You also should remember that Russian is written etymologically and not how it's pronounced (it will be easier for you in the future), e.g. со́лнце 'a sun' is written with л why it's pronounced without /ˈsont͡sə/ because со́лнечный 'sunny' is pronounced /ˈsolnʲɪt͡ɕnɨj/ with л.
Or здра́вствуйте 'hi' is pronounced without the first V: /ˈzdrastvʊjtʲe/
because it's from здра́во 'healthily, soundly' and it means "May health be with you"
Here is the list of some Russian words that are pronounced differently from the rules of spelling (e.g.: ко́фе /ˈkofʲe/ but кафе́ /kɐˈfɛ/ (like it would be кафэ́) https://en.wiktionary.org/wiki/Category:Russian_terms_with_irregular_pronunciations
Over 1000 words is not so much compared to English.
When used like here, it is "this / that".
When used to mark a specific object, as in "этот стол" (this table, not another one), "этот" is "this" and "тот" is "that". However, in Russian using "that" is much less common than in English.
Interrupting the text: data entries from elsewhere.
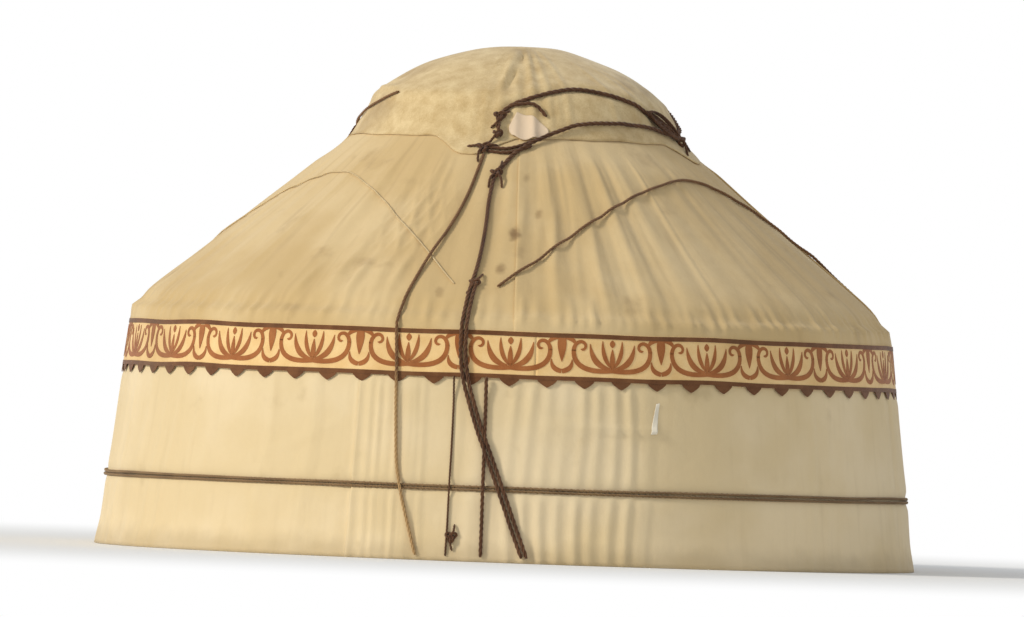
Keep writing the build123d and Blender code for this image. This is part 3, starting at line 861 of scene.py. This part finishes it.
def spline_points(route):
    """Points of a smooth curve that a route's points steer."""
    curve = bpy.data.curves.new("route", "CURVE")
    curve.dimensions = "3D"
    curve.resolution_u = 24
    spline = curve.splines.new("NURBS")
    spline.points.add(len(route) - 1)
    for point, place in zip(spline.points, route):
        point.co = (*place, 1.0)
    spline.order_u = 3
    spline.use_endpoint_u = True
    holder = bpy.data.objects.new("route", curve)
    bpy.context.collection.objects.link(holder)
    shape = bpy.data.meshes.new_from_object(holder.evaluated_get(
        bpy.context.evaluated_depsgraph_get()))
    points = np.array([v.co[:] for v in shape.vertices])
    bpy.data.objects.remove(holder)
    return points


def evenly(points, step):
    """The same line with points an even step apart."""
    reached = steps_along(points)
    stops = np.linspace(0, reached[-1], max(3, int(reached[-1] / step) + 1))
    return np.stack([np.interp(stops, reached, points[:, i]) for i in range(points.shape[1])], 1)


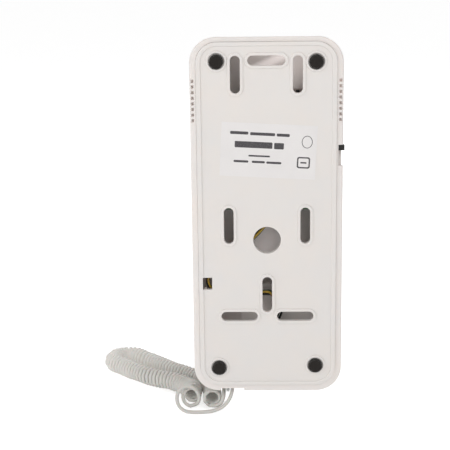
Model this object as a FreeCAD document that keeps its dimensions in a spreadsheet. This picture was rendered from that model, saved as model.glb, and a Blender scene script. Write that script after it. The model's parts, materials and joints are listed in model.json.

From what I've seen, basically they use "этот" for both "this/that", and mainly resort to "тот" only when specifically focusing on the fact that "that" thing is far away, not here but "there", or else, when contrasting two things (so that you speak of both "тот" and "этот" in the same sentence to refer to two different things).
Если и можно было, то лет 150-200 назад (если мы с Вами об одном и том же русском языке говорим). Я лично никогда подобной конструкции не встречал ни в устной, ни в письменно-книжной речи.
В современном русском языке слово "то" точно не применимо к одушевлённым предметам.
But punctuation is very important in written Russian, for example, separating addressee or, most importantly, specifying the character of a sentence. It is a big mistake in this language lesson! [not to mention, the misleading intonation in dictations when logical question mark get graded as a 'fail']. Also, I agree with those people who find that translations for some Russian words can be varied: e.g. for 'a man', 'eat', 'the father', etc.; and even 'the' - 'a', or 'is' can not be (sensibly) translated word-to-word, as only the interpretation of meanings should be used. [Which this lesson does not offer, and makes the Russian language more incomprehensible (and not much of use)]. Regards
Try the branah.com virtual keyboard. That's the first one I'd recommend.
Other choices: the DuoKeyboard extension (unfortunately only works on Chrome as far as I know) or just switch your computers keymap to Russian Cyrillic. On Windows, it is a simple matter of going to settings - time & language - region & language and then adding Russian (русский) to the list. (on mobile there's a separate option you need to check, otherwise the change layout button doesn't appear on the keyboard). It should be fairly similar on other operating systems, and there might be other ways/tricks I don't know about. But these have worked for me (I never use the mobile though).
"This is" / "That is" / "These are" / "Those are" : always это. Note the sentence expresses "being", it starts with "This is/ These are" in English. However, in the different meaning of indicating "this" thing in particular, then "это" changes (этот, эта, это, эти) according to the gramatical gender of the specific thing.
This table is good: Этот стол хороший. This is a good table: Это хороший стол.
This weather is good: Эта погода хорошая. This is good weather: Это хорошая погода.
This lake is good. Это озеро хорошее. This is a good lake: Это хорошее озеро.
These people are good. Эти люди хорошие. These are good people: Это хорошие люди.